YOUR OBJECTIVE —
Scan the lines below for "scene"; report the number of lines that contain it, and only that.

MATERIAL —
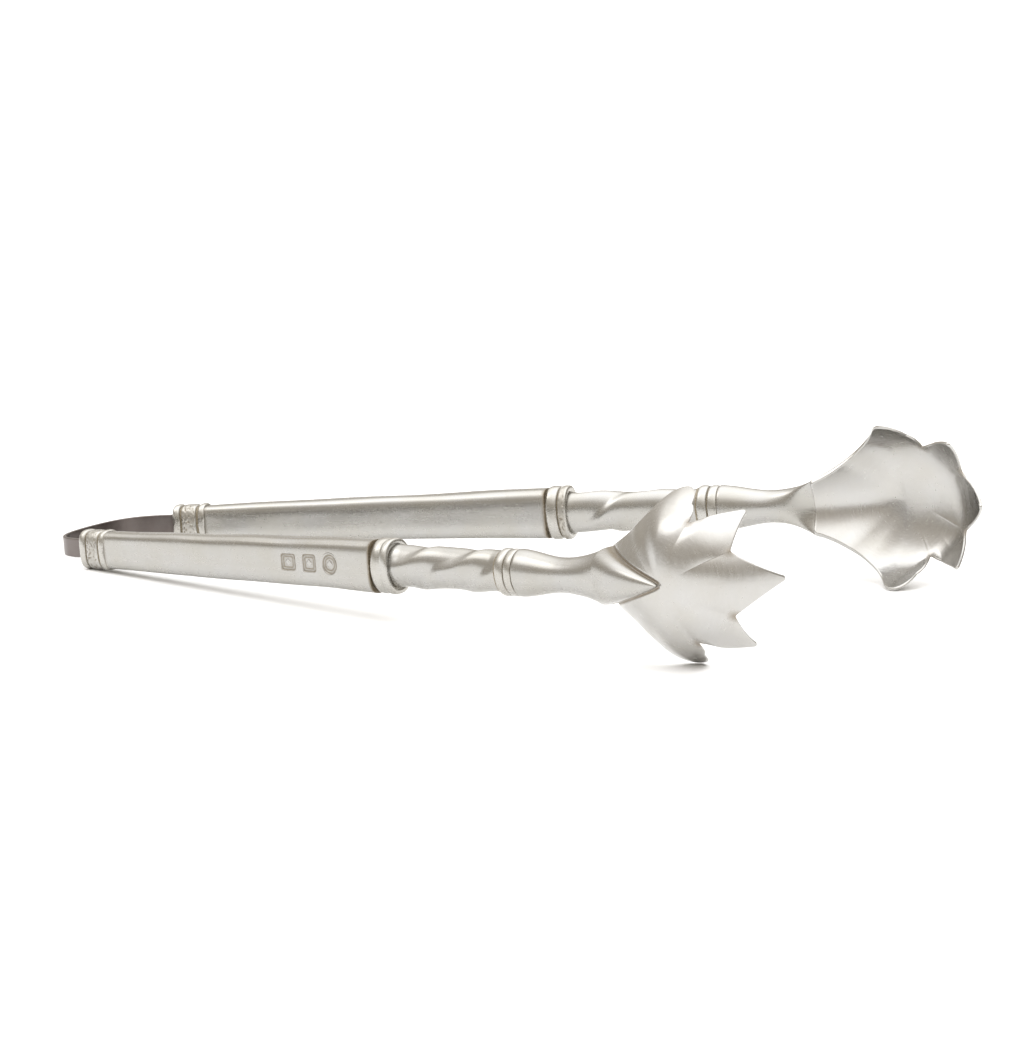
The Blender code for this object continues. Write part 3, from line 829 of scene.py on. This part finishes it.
def half_strip(side):
    """Half of the strip, from the bow's crown to its end in the far (1) or near (-1) grip."""
    path = [bow_point(i / BOW_STEPS) for i in range(BOW_STEPS + 1)]
    along = np.array([math.cos(ARM_ANGLE), math.sin(ARM_ANGLE)])
    path += [path[-1] + along * STRIP_LEG * share for share in np.linspace(0, 1, 14)[1:]]
    path = np.array(path)
    direction = np.gradient(path, axis=0)
    direction[0] = (0, 1)
    direction /= np.linalg.norm(direction, axis=1, keepdims=True)
    across = np.column_stack([direction[:, 1], -direction[:, 0]])
    travel = np.concatenate([[0], np.cumsum(np.linalg.norm(np.diff(path, axis=0), axis=1))])
    outline = rounded_box(STRIP_THICKNESS / 2, STRIP_WIDTH / 2, STRIP_ROUNDING, corner=6, tall=12, short=3)
    rings, grain, tone = [], [], []
    for spot, normal, distance in zip(path, across, travel):
        plan = spot + normal * outline[:, :1]
        ring = np.column_stack([plan[:, 0], side * plan[:, 1], outline[:, 1]])
        lengthwise = np.full(len(ring), STRIP_GRAIN * distance)
        # Painted shade darkens the strip as it nears the grip's mouth
        near_mouth = float(smooth(travel[BOW_STEPS] - MOUTH_SHADE, travel[BOW_STEPS], distance))
        rings.append(ring)
        grain.append(np.column_stack([lengthwise, outline[:, 0], outline[:, 1] + side]))
        tone.append(np.full(len(ring), STRIP_ENTRY_SHADE * near_mouth))
    return tube(np.array(rings), np.array(tone), np.array(grain))


# ------------------------------------------------------------------ materials

class Graph:
    """A material's node tree, wired by short calls."""

    def __init__(self, name):
        self.material = bpy.data.materials.new(name)
        self.material.use_nodes = True
        self.tree = self.material.node_tree
        self.shader = self.tree.nodes["Principled BSDF"]

    def node(self, kind, sockets=None, **settings):
        made = self.tree.nodes.new(kind)
        for key, value in settings.items():
            setattr(made, key, value)
        for key, value in (sockets or {}).items():
            self.put(made.inputs[key], value)
        return made

    def put(self, socket, value):
        if isinstance(value, bpy.types.NodeSocket):
            self.tree.links.new(value, socket)
        else:
            socket.default_value = value

    def attribute(self, name):
        return self.node("ShaderNodeAttribute", attribute_name=name)

    def noise(self, vector, scale, detail=3.0, roughness=0.55):
        sockets = {"Vector": vector, "Scale": scale, "Detail": detail, "Roughness": roughness}
        return self.node("ShaderNodeTexNoise", sockets).outputs["Fac"]

    def remap(self, value, low, high, out_low=0.0, out_high=1.0):
        made = self.node("ShaderNodeMapRange", {"Value": value, "From Min": low, "From Max": high,
                                                "To Min": out_low, "To Max": out_high})
        return made.outputs["Result"]

    def maths(self, operation, a, b):
        made = self.node("ShaderNodeMath", operation=operation)
        self.put(made.inputs[0], a)
        self.put(made.inputs[1], b)
        return made.outputs[0]

    def add(self, a, b):
        return self.maths("ADD", a, b)

    def times(self, a, b):
        return self.maths("MULTIPLY", a, b)

    def blend(self, share, a, b, mode="MIX"):
        made = self.node("ShaderNodeMix", data_type="RGBA", blend_type=mode)
        self.put(made.inputs["Factor"], share)
        self.put(made.inputs[6], a)
        self.put(made.inputs[7], b)
        return made.outputs[2]


# Noise scales, per mm, and how strongly each kind of mark shows
CLOUD_SCALE = 0.11
MOTTLE_SCALE = 0.8
PIT_SCALE = 2.1
SPECK_SCALE = 3.2
DENT_SCALE = 0.35
DENT_HEIGHT = 0.022
SPECK_HEIGHT = 0.12
PIT_STAIN = 0.12
STREAK_SHADES = (0.965, 1.02)
STAIN_ROUGHNESS = 0.26
STAIN_METALLIC = 0.55


def cast_metal(name, light, warm, brown, roughness, streak_scale, streak_height, pit_height):
    """Satin cast metal: cloudy tone, brushed streaks, small pits, and brown patina and painted shade where
    the mesh says so.
    """
    g = Graph(name)
    lay = g.attribute("lay").outputs["Vector"]
    grain = g.attribute("grain").outputs["Vector"]
    # The per-vertex attribute holds real patina in grooves and painted shade in mouths, bores and where the
    # strip enters the grip
    patina_and_shade = g.attribute("patina_and_shade").outputs["Fac"]
    cloud = g.remap(g.noise(lay, CLOUD_SCALE, 3.0), 0.35, 0.65)
    mottle = g.noise(lay, MOTTLE_SCALE, 4.0, 0.6)
    streak = g.noise(grain, streak_scale, 4.0, 0.6)
    pit = g.remap(g.noise(lay, PIT_SCALE, 2.0, 0.5), 0.72, 0.82)
    speck = g.noise(lay, SPECK_SCALE, 4.0, 0.7)
    dent = g.noise(lay, DENT_SCALE, 2.0, 0.5)

    tint = g.remap(streak, 0.3, 0.7, *STREAK_SHADES)
    shade = g.node("ShaderNodeCombineColor", {"Red": tint, "Green": tint, "Blue": tint})
    tinted = g.blend(1.0, g.blend(cloud, (*light, 1), (*warm, 1)), shade.outputs["Color"], "MULTIPLY")
    broken = g.times(patina_and_shade, g.remap(speck, 0.3, 0.7, 0.55, 1.25))
    stain_and_shade = g.remap(g.maths("MAXIMUM", broken, g.times(pit, PIT_STAIN)), 0.05, 0.85)
    g.put(g.shader.inputs["Base Color"], g.blend(stain_and_shade, tinted, (*brown, 1)))

    rough = g.add(g.remap(mottle, 0.3, 0.7, roughness - 0.015, roughness + 0.015),
                  g.remap(streak, 0.3, 0.7, -0.02, 0.025))
    g.put(g.shader.inputs["Roughness"], g.add(rough, g.times(stain_and_shade, STAIN_ROUGHNESS)))
    g.put(g.shader.inputs["Metallic"], g.remap(stain_and_shade, 0.0, 1.0, 1.0, STAIN_METALLIC))

    height = g.add(g.times(streak, streak_height), g.times(dent, DENT_HEIGHT))
    height = g.maths("SUBTRACT", height, g.times(pit, pit_height))
    height = g.add(height, g.times(g.times(speck, patina_and_shade), SPECK_HEIGHT))
    bump = g.node("ShaderNodeBump", {"Height": height, "Strength": 1.0, "Distance": MM})
    g.put(g.shader.inputs["Normal"], bump.outputs["Normal"])
    return g.material


# Each skin: its material's name, light, warm, and patina-and-painted-shade colours, roughness,
# streaks' scale and height, and pits' depth
SKINS = {
    "pewter": ("satin_pewter", (0.412, 0.405, 0.391), (0.398, 0.387, 0.36), (0.15, 0.112, 0.062),
               0.26, 1.5, 0.002, 0.004),
    "band": ("banded_pewter", (0.455, 0.447, 0.425), (0.42, 0.404, 0.37), (0.18, 0.14, 0.08),
             0.27, 1.2, 0.003, 0.01),
    "cup": ("cup_pewter", (0.478, 0.471, 0.458), (0.462, 0.45, 0.426), (0.165, 0.12, 0.068),
            0.25, 2.2, 0.002, 0.003),
    "steel": ("spring_steel_skin", (0.165, 0.145, 0.137), (0.135, 0.114, 0.106), (0.04, 0.027, 0.02),
              0.34, 3.0, 0.012, 0.004),
    "inner": ("hidden_metal", (0.30, 0.28, 0.25), (0.24, 0.22, 0.19), (0.08, 0.06, 0.04),
              0.45, 2.0, 0.03, 0.03),
}


# ------------------------------------------------------------------ assembly
# Seeds of the two arms' casting marks
NEAR_SEED = 11
FAR_SEED = 29


def build_arm(side, prefix, skins):
    place = arm_frame(side)
    seed = NEAR_SEED if side < 0 else FAR_SEED

    def add(name, skin, material):
        node = prefix + "_" + name
        make_piece(node + "_cast", skin, place, skins[material], prefix + "_arm", [node])

    add("end_ferrule", end_ferrule(seed), "band")
    add("handle", handle(seed + 1, side < 0), "pewter")
    add("handle_collar", collar(HANDLE_END - 0.4, COLLAR_END, HANDLE_COLLAR_BANDS, HANDLE_WIDE,
                                HANDLE_COLLAR_POWER, seed + 2, holds_stem=True), "band")
    add("twisted_stem", twisted_stem(seed + 3), "pewter")
    add("stem_collar", collar(STEM_END - 0.2, STEM_COLLAR_END, STEM_COLLAR_BANDS, STEM_COLLAR,
                              STEM_COLLAR_POWER, seed + 4), "band")
    add("neck", neck(seed + 5), "pewter")
    add("cup", cup(seed + 6), "cup")
    for name in ("spring_anchor", "anchor_pin"):
        item = frame["nodes"][prefix + "_" + name]
        for index in range(len(item.material_slots)):
            item.material_slots[index].material = skins["inner"]


def build_strip(side, prefix, skins):
    """One half of the strip, whose bend runs from the bow's crown to the ferrule."""
    piece = make_piece(prefix + "_spring_half", half_strip(side), tongs_frame(), skins["steel"], None,
                       ["spring_strip"])
    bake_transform(piece)


# ------------------------------------------------------------------ stage, light and camera
TABLE_COLOUR = 0.95
TABLE_ROUGHNESS = 0.9
TABLE_SIDES = 48
TABLE_REACHES = (0.5, 2.0, 14.0)

# The room's light from the horizon (0) to overhead (1)
SKY = ((0.0, (0.86, 0.835, 0.79)), (0.14, (0.62, 0.57, 0.49)), (0.40, (0.92, 0.865, 0.79)),
       (0.72, (2.0, 1.97, 1.92)), (1.0, (2.7, 2.73, 2.78)))
# One direction is darker: towards it, the cosines where the dark starts and is full, and both strengths
DARK_SIDE = (0.78, 0.52, 0.35)
DARK_COSINES = (0.72, 0.93)
DARK_STRENGTHS = (0.95, 0.50)

CAMERA_PLACE = Vector((0.652, -0.995, 0.240))
CAMERA_AIM = Vector((0.012, 0.004, 0.018))
CAMERA_ROLL = math.radians(1.17)
CAMERA_LENS = 158.0
CAMERA_SENSOR = 36.0


def table_material():
    """Pale and matt, with a hardly visible cloudiness."""
    g = Graph("pale_table")
    cloud = g.noise(g.node("ShaderNodeTexCoord").outputs["Object"], 2.0)
    pale = (TABLE_COLOUR, TABLE_COLOUR, TABLE_COLOUR, 1)
    g.put(g.shader.inputs["Base Color"],
          g.blend(g.remap(cloud, 0.3, 0.7), pale, tuple(level * 0.985 for level in pale)))
    g.put(g.shader.inputs["Roughness"], TABLE_ROUGHNESS)
    return g.material


def build_stage():
    """A wide pale table top, in rings so that it stays even in every direction."""
    verts, faces = [(0.0, 0.0, 0.0)], []
    for reach in TABLE_REACHES:
        for i in range(TABLE_SIDES):
            turn = 2 * math.pi * i / TABLE_SIDES
            verts.append((reach * math.cos(turn), reach * math.sin(turn), 0.0))
    for i in range(TABLE_SIDES):
        k = (i + 1) % TABLE_SIDES
        faces.append((0, 1 + i, 1 + k))
        for ring in range(len(TABLE_REACHES) - 1):
            first, after = 1 + ring * TABLE_SIDES, 1 + (ring + 1) * TABLE_SIDES
            faces.append((first + i, after + i, after + k, first + k))
    mesh = bpy.data.meshes.new("table_top")
    mesh.from_pydata(verts, [], faces)
    mesh.materials.append(table_material())
    item = bpy.data.objects.new("table_top", mesh)
    bpy.context.scene.collection.objects.link(item)


def build_world():
    """A soft room: warm and dimmer at eye level, bright overhead, darker on the right behind the tongs."""
    world = bpy.data.worlds.new("soft_room")
    bpy.context.scene.world = world
    world.use_nodes = True
    tree = world.node_tree
    coords = tree.nodes.new("ShaderNodeTexCoord")
    split = tree.nodes.new("ShaderNodeSeparateXYZ")
    ramp = tree.nodes.new("ShaderNodeValToRGB")
    tree.links.new(coords.outputs["Generated"], split.inputs[0])
    tree.links.new(split.outputs["Z"], ramp.inputs[0])
    stops = ramp.color_ramp.elements
    stops[0].position, stops[0].color = SKY[0][0], (*SKY[0][1], 1)
    stops[1].position, stops[1].color = SKY[-1][0], (*SKY[-1][1], 1)
    for place, colour in SKY[1:-1]:
        stops.new(place).color = (*colour, 1)
    facing = tree.nodes.new("ShaderNodeVectorMath")
    facing.operation = "DOT_PRODUCT"
    tree.links.new(coords.outputs["Generated"], facing.inputs[0])
    facing.inputs[1].default_value = Vector(DARK_SIDE).normalized()
    shade = tree.nodes.new("ShaderNodeMapRange")
    shade.interpolation_type = "SMOOTHSTEP"
    for socket, value in zip(("From Min", "From Max", "To Min", "To Max"), DARK_COSINES + DARK_STRENGTHS):
        shade.inputs[socket].default_value = value
    tree.links.new(facing.outputs["Value"], shade.inputs["Value"])
    tree.links.new(ramp.outputs[0], tree.nodes["Background"].inputs[0])
    tree.links.new(shade.outputs["Result"], tree.nodes["Background"].inputs[1])


def sun(name, toward, strength, angle):
    """A far, wide lamp, even over the whole table."""
    light = bpy.data.lights.new(name, "SUN")
    light.energy = strength
    light.angle = math.radians(angle)
    item = bpy.data.objects.new(name, light)
    item.rotation_euler = Vector(toward).to_track_quat("Z", "Y").to_euler()
    bpy.context.scene.collection.objects.link(item)


def build_camera():
    data = bpy.data.cameras.new("camera")
    data.lens = CAMERA_LENS
    data.sensor_width = CAMERA_SENSOR
    data.clip_start = 0.05
    item = bpy.data.objects.new("camera", data)
    look = (CAMERA_AIM - CAMERA_PLACE).to_track_quat("-Z", "Y").to_matrix().to_4x4()
    item.matrix_world = Matrix.Translation(CAMERA_PLACE) @ look @ Matrix.Rotation(-CAMERA_ROLL, 4, "Z")
    bpy.context.scene.collection.objects.link(item)
    bpy.context.scene.camera = item


skins = {kind: cast_metal(*looks) for kind, looks in SKINS.items()}
for side, prefix in ((-1, "near"), (1, "far")):
    build_arm(side, prefix, skins)
    build_strip(side, prefix, skins)

build_stage()
build_world()
sun("overhead_soft", (0.05, -0.10, 1.0), 0.4, 100)
sun("left_soft", (-0.75, -0.5, 0.75), 0.3, 30)
build_camera()
bpy.context.scene.view_settings.view_transform = "Standard"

TASK OUTPUT —
7